== MATERIAL
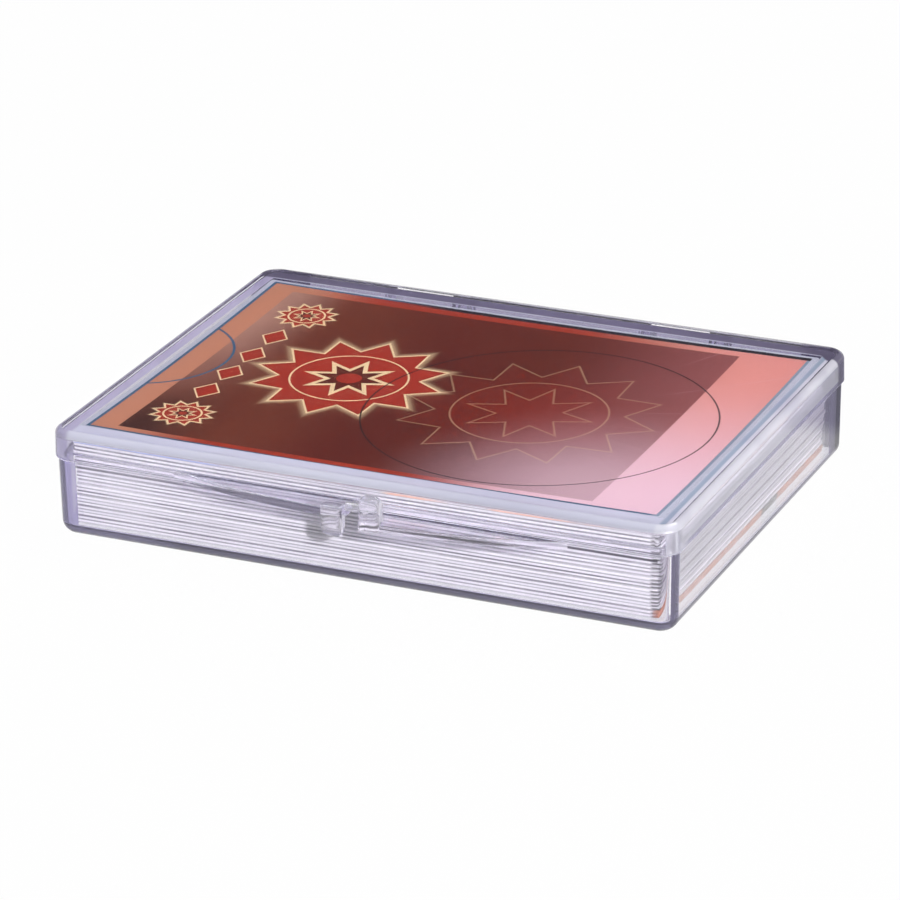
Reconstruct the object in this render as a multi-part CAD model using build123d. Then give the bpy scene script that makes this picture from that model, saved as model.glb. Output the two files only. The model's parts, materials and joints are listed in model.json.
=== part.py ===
from build123d import *
from math import cos, pi, radians, sin, sqrt, tan
import os

# A clear moulded case with a hinged lid, which holds a stack of trading cards.
# +X runs along the long side to the right, the latch is at the front (-Y), the hinges are at the
# back (+Y), and the origin is the middle of the face that the case stands on.

# Cards
card_length = 88.9
card_width = 63.5
card_thickness = 0.56
card_count = 24
stack_shift_x = -0.3
stack_shift_y = -0.85
stack_sway = 0.2
stack_sway_turns = 1.5
stack_jitter = 0.13
stack_jitter_turns = 7.7
top_card_shift_x = -0.2
top_card_shift_y = -0.1

# Room left around the cards
end_room = 1.15
side_room = 2.35
head_room = 0.12

# Base tray
base_wall = 1.5
floor_thickness = 1.4
foot_radius = 2.0
floor_corner_radius = 0.45
base_corner_radius = 2.8
base_draft = 0.8
locating_lip_height = 1.0
locating_lip_clearance = 0.1

# Lid
lid_height = 4.5
lid_wall = 1.15
lid_top_thickness = 1.25
lid_overhang = 0.4
lid_edge_radius = 1.0
lid_rim_chamfer = 0.25
lid_draft = 1.2
lid_ceiling_radius = 0.35
seam_gap = 0.06

# Finger lips and latch tabs at the front
latch_offset = 1.5
finger_lip_half_span = 29.0
finger_lip_reach = 4.1
finger_lip_thickness = 1.3
finger_lip_edge_radius = 0.3
tab_width = 3.4
tab_spacing = 2.4
tab_thickness = 1.7
tab_edge_radius = 0.8
tab_stand_out = 0.15
lid_tab_crown = 0.45
lid_tab_drop = 2.9
base_tab_rise = 4.0
tab_end_radius = 1.35
catch_height = 1.1
catch_thickness = 1.0
catch_nose_radius = 0.65
catch_clearance = 0.1

# Hinges at the back
hinge_spacing = 41.6
hinge_width = 13.6
ear_thickness = 2.0
ear_radius = 1.9
ear_side_gap = 0.15
hinge_wall_gap = 0.2
pin_radius = 0.9
pin_clearance = 0.05
pin_end_gap = 0.1
snap_mouth_width = 1.5
ear_web_drop = 3.4
knuckle_heel_gap = 0.06

# Sizes that follow from the cards and the walls
stack_height = card_count * card_thickness
cavity_half_length = card_length / 2 + end_room
cavity_half_width = card_width / 2 + side_room
base_half_length = cavity_half_length + base_wall
base_half_width = cavity_half_width + base_wall
lid_half_length = base_half_length + lid_overhang
lid_half_width = base_half_width + lid_overhang
lid_corner_radius = base_corner_radius + lid_overhang
ceiling_height = floor_thickness + stack_height + head_room
case_height = ceiling_height + lid_top_thickness
parting_height = case_height - lid_height
rim_height = parting_height + seam_gap
hinge_axis_y = lid_half_width + ear_radius + hinge_wall_gap
hinge_axis_z = parting_height

# How far a piece of a moulding reaches into the wall that it grows from
overlap = 0.5

# The smallest corner that a leaning wall draws in to, and the lean of a chamfer in degrees
least_corner_radius = 0.2
chamfer_lean = 45

# How close an edge lies to the level or plane that it is chosen by
pick_tolerance = 0.01


def walled_block(half_x, half_y, radius, low, high, lean):
    """A block with rounded upright corners. Its sizes hold at its wide end, and lean, in degrees,
    is how its walls open towards the top, or, when negative, close towards the top."""
    inset = (high - low) * tan(radians(abs(lean)))
    wide = (2 * half_x, 2 * half_y, radius)
    narrow_radius = max(radius - inset, least_corner_radius)
    narrow = (2 * (half_x - inset), 2 * (half_y - inset), narrow_radius)
    lower, upper = (narrow, wide) if lean > 0 else (wide, narrow)
    sections = [Pos(0, 0, low) * RectangleRounded(*lower), Pos(0, 0, high) * RectangleRounded(*upper)]
    return loft(sections, ruled=True)


def edges_at_height(shape, height):
    """The edges of a shape that lie flat at a height."""
    return shape.edges().filter_by_position(Axis.Z, height - pick_tolerance, height + pick_tolerance)


def block(x_range, y_range, z_range):
    """A plain block between three pairs of limits."""
    corner = (x_range[0], y_range[0], z_range[0])
    size = (x_range[1] - x_range[0], y_range[1] - y_range[0], z_range[1] - z_range[0])
    return Pos(*corner) * Box(*size, align=(Align.MIN, Align.MIN, Align.MIN))


def finger_lip(side, wall_face, low):
    """Half of a lens that stands out of the front wall. Its outer edge is one arc, and it runs from
    the latch tab on its own side to the tip where the arc meets the wall. side is 1 for the right
    half, -1 for the left."""
    radius = (finger_lip_half_span**2 + finger_lip_reach**2) / (2 * finger_lip_reach)
    centre_y = -lid_half_width - finger_lip_reach + radius
    disc = Pos(latch_offset, centre_y) * Circle(radius)
    inner_end = tab_spacing / 2
    chord = sqrt(radius**2 - (centre_y + wall_face) ** 2)
    middle_x = latch_offset + side * (inner_end + chord) / 2
    depth = finger_lip_reach + overlap + (lid_half_width - wall_face)
    middle_y = -wall_face + overlap - depth / 2
    half_plane = Pos(middle_x, middle_y) * Rectangle(chord - inner_end, depth)
    lip = extrude(Pos(0, 0, low) * (disc & half_plane), finger_lip_thickness)
    outer = lip.edges().filter_by(GeomType.CIRCLE).filter_by(lambda edge: edge.length > chord / 2)
    return fillet(outer, finger_lip_edge_radius)


def latch_tab(side, low, high, rounded_end):
    """An upright tab with rounded front corners, across the front of a finger lip. rounded_end is
    1 where its top is the rounded end and -1 where its bottom is."""
    front = -lid_half_width - finger_lip_reach - tab_stand_out
    middle_x = latch_offset + side * (tab_spacing + tab_width) / 2
    x_range = (middle_x - tab_width / 2, middle_x + tab_width / 2)
    tab = block(x_range, (front, front + tab_thickness), (low, high))
    end_height = high if rounded_end > 0 else low
    corners = edges_at_height(tab, end_height).filter_by(Axis.Y)
    tab = fillet(corners, tab_end_radius)
    front_edges = tab.edges().filter_by_position(Axis.Y, front - pick_tolerance, front + pick_tolerance)
    return fillet(front_edges, tab_edge_radius)


def catch_nub():
    """The catch on the base's tab, which reaches across the space between the tabs, over the lid's
    tab, and stops a clearance short of the lid's tab's side."""
    front = -lid_half_width - finger_lip_reach - tab_stand_out
    middle_y = front + tab_thickness / 2
    right = latch_offset + tab_spacing / 2 + overlap
    left = latch_offset - tab_spacing / 2 + catch_clearance
    low = rim_height + finger_lip_thickness
    y_range = (middle_y - catch_thickness / 2, middle_y + catch_thickness / 2)
    nub = block((left, right), y_range, (low, low + catch_height))
    nose = edges_at_height(nub, low + catch_height).filter_by(Axis.Y).sort_by(Axis.X)[0]
    return fillet(nose, catch_nose_radius)


def hinge_places():
    """The middle of each hinge along X."""
    return (-hinge_spacing / 2, hinge_spacing / 2)


def across_x(profile, x_middle, length):
    """A profile drawn as (y, z), carried along X over a length about x_middle."""
    plane = Plane(origin=(x_middle - length / 2, 0, 0), x_dir=(0, 1, 0), z_dir=(1, 0, 0))
    return extrude(plane * profile, length)


def hinge_ear(x_middle):
    """One of the two ears of a hinge on the base: a round boss on a web that grows from the back
    wall, with a bore for the lid's pin and a snap mouth that is narrower than the pin."""
    boss = Pos(hinge_axis_y, hinge_axis_z) * Circle(ear_radius)
    wall = base_half_width - overlap
    foot = hinge_axis_z - ear_radius
    web = make_face(
        Polyline(
            (wall, hinge_axis_z),
            (hinge_axis_y, hinge_axis_z),
            (hinge_axis_y, foot),
            (wall, foot - ear_web_drop + ear_radius),
            close=True,
        )
    )
    bore = Pos(hinge_axis_y, hinge_axis_z) * Circle(pin_radius + pin_clearance)
    mouth = Pos(hinge_axis_y, hinge_axis_z + ear_radius) * Rectangle(snap_mouth_width, 2 * ear_radius)
    return across_x(boss + web - bore - mouth, x_middle, ear_thickness)


def base_tray():
    """The base: floor, drafted walls, the locating lip inside the seam, the right-hand finger lip
    with its upright tab and catch, and two pairs of hinge ears."""
    outer = walled_block(
        base_half_length, base_half_width, base_corner_radius, 0, parting_height, base_draft
    )
    outer = fillet(edges_at_height(outer, 0), foot_radius)
    lip_half_length = lid_half_length - lid_wall - locating_lip_clearance
    lip_half_width = lid_half_width - lid_wall - locating_lip_clearance
    lip_corner = lid_corner_radius - lid_wall - locating_lip_clearance
    lip_top = parting_height + locating_lip_height
    lip_foot = parting_height - overlap
    outer += walled_block(lip_half_length, lip_half_width, lip_corner, lip_foot, lip_top, -lid_draft)
    cavity_corner = base_corner_radius - base_wall
    cavity = walled_block(
        cavity_half_length, cavity_half_width, cavity_corner, floor_thickness, parting_height, base_draft
    )
    cavity = fillet(edges_at_height(cavity, floor_thickness), floor_corner_radius)
    cavity += walled_block(
        cavity_half_length, cavity_half_width, cavity_corner, parting_height, lip_top + overlap, 0
    )
    tray = outer - cavity
    lip_low = parting_height - finger_lip_thickness
    tray += finger_lip(1, base_half_width, lip_low)
    tray += latch_tab(1, lip_low, parting_height + base_tab_rise, 1)
    tray += catch_nub()
    for x_middle in hinge_places():
        for side in (-1, 1):
            tray += hinge_ear(x_middle + side * (hinge_width - ear_thickness) / 2)
    return tray


def hinge_knuckle(x_middle):
    """The lid's half of a hinge: a barrel between the ears with a stub pin at each end. Its square
    heel meets the back wall of the base when the lid lies fully open."""
    length = hinge_width - 2 * ear_thickness - 2 * ear_side_gap
    barrel = Pos(hinge_axis_y, hinge_axis_z) * Circle(ear_radius)
    heel = hinge_axis_y - base_half_width - knuckle_heel_gap
    wall = lid_half_width - overlap
    top = hinge_axis_z + ear_radius
    arm = Pos((wall + hinge_axis_y + heel) / 2, (rim_height + top) / 2) * Rectangle(
        hinge_axis_y + heel - wall, top - rim_height
    )
    knuckle = across_x(barrel + arm, x_middle, length)
    pin = Pos(hinge_axis_y, hinge_axis_z) * Circle(pin_radius)
    return knuckle + across_x(pin, x_middle, hinge_width - 2 * pin_end_gap)


def hinged_lid():
    """The lid: flat top, drafted skirt with a chamfered rim that stands out over the base, the
    left-hand finger lip with its hanging tab, and two hinge knuckles."""
    shoulder = rim_height + lid_rim_chamfer
    outer = walled_block(
        lid_half_length, lid_half_width, lid_corner_radius, shoulder, case_height, -lid_draft
    )
    outer = fillet(edges_at_height(outer, case_height), lid_edge_radius)
    outer += walled_block(
        lid_half_length, lid_half_width, lid_corner_radius, rim_height, shoulder, chamfer_lean
    )
    inner = walled_block(
        lid_half_length - lid_wall,
        lid_half_width - lid_wall,
        lid_corner_radius - lid_wall,
        rim_height - overlap,
        ceiling_height,
        -lid_draft,
    )
    inner = fillet(edges_at_height(inner, ceiling_height), lid_ceiling_radius)
    lid = outer - inner
    lip_top = rim_height + finger_lip_thickness
    lid += finger_lip(-1, lid_half_width, rim_height)
    lid += latch_tab(-1, parting_height - lid_tab_drop, lip_top + lid_tab_crown, -1)
    for x_middle in hinge_places():
        lid += hinge_knuckle(x_middle)
    return lid


def card(number):
    """One card of the stack, counted from the bottom. Each lies a little out of line with the one
    below, by a slow sway and a quick jitter, and the top card lies nearly in the middle."""
    if number == card_count:
        x, y = top_card_shift_x, top_card_shift_y
    else:
        sway = 2 * pi * stack_sway_turns * number / card_count
        jitter = 2 * pi * stack_jitter_turns * number / card_count
        x = stack_shift_x - stack_sway * sin(sway) - stack_jitter * sin(jitter)
        y = stack_shift_y + stack_sway * cos(sway) + stack_jitter * cos(jitter)
    low = floor_thickness + (number - 1) * card_thickness
    align = (Align.CENTER, Align.CENTER, Align.MIN)
    return Pos(x, y, low) * Box(card_length, card_width, card_thickness, align=align)


os.makedirs("parts", exist_ok=True)
pieces = {"base_tray": base_tray(), "hinged_lid": hinged_lid()}
for number in range(1, card_count):
    pieces[f"card_{number:02d}"] = card(number)
pieces["top_card"] = card(card_count)
for node, shape in pieces.items():
    export_step(shape, f"parts/{node}.step")
print("outside of the lid", 2 * lid_half_length, 2 * lid_half_width, "height", case_height)
print("seam at", parting_height, "hinge axis at y", hinge_axis_y, "z", hinge_axis_z)
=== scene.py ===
"""The looks of a clear hinged case that holds a stack of trading cards.

The two mouldings are numpy surfaces joined into one clear skin each, the cards are softly edged
leaves of card stock, and the top card carries a generic print. Sizes are in millimetres, except in
the studio, and loft turns them into metres. +X runs along the long side, the latch is at -Y, +Z is up.
"""

import json
import logging
from dataclasses import dataclass
from enum import Enum, IntEnum
from math import cos, pi, radians, sin, tan
from typing import Callable, Union

import bpy
import numpy as np
from mathutils import Matrix, Vector


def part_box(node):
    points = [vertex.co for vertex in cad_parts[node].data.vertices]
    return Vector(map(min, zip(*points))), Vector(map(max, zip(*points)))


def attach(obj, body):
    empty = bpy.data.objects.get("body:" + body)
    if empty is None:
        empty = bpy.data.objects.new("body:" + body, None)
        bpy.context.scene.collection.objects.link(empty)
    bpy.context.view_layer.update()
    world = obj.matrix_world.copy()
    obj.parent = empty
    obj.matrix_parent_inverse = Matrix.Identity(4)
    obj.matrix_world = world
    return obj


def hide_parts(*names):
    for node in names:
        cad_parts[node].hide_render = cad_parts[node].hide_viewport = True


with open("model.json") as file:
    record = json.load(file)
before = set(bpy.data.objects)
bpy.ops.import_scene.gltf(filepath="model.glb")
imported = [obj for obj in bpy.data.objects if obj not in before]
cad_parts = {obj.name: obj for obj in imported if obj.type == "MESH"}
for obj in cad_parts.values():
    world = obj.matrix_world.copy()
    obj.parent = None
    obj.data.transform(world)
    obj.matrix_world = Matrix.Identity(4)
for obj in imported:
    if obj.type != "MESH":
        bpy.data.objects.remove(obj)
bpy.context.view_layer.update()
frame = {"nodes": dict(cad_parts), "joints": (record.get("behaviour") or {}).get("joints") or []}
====
* BRIEF: Make an exact transcription of the lines from the line with "for number in" through the line with "obj.parent = empty", inclusive, omitting all others.

* CORRECT OUTPUT:
for number in range(1, card_count):
    pieces[f"card_{number:02d}"] = card(number)
pieces["top_card"] = card(card_count)
for node, shape in pieces.items():
    export_step(shape, f"parts/{node}.step")
print("outside of the lid", 2 * lid_half_length, 2 * lid_half_width, "height", case_height)
print("seam at", parting_height, "hinge axis at y", hinge_axis_y, "z", hinge_axis_z)
=== scene.py ===
"""The looks of a clear hinged case that holds a stack of trading cards.

The two mouldings are numpy surfaces joined into one clear skin each, the cards are softly edged
leaves of card stock, and the top card carries a generic print. Sizes are in millimetres, except in
the studio, and loft turns them into metres. +X runs along the long side, the latch is at -Y, +Z is up.
"""

import json
import logging
from dataclasses import dataclass
from enum import Enum, IntEnum
from math import cos, pi, radians, sin, tan
from typing import Callable, Union

import bpy
import numpy as np
from mathutils import Matrix, Vector


def part_box(node):
    points = [vertex.co for vertex in cad_parts[node].data.vertices]
    return Vector(map(min, zip(*points))), Vector(map(max, zip(*points)))


def attach(obj, body):
    empty = bpy.data.objects.get("body:" + body)
    if empty is None:
        empty = bpy.data.objects.new("body:" + body, None)
        bpy.context.scene.collection.objects.link(empty)
    bpy.context.view_layer.update()
    world = obj.matrix_world.copy()
    obj.parent = empty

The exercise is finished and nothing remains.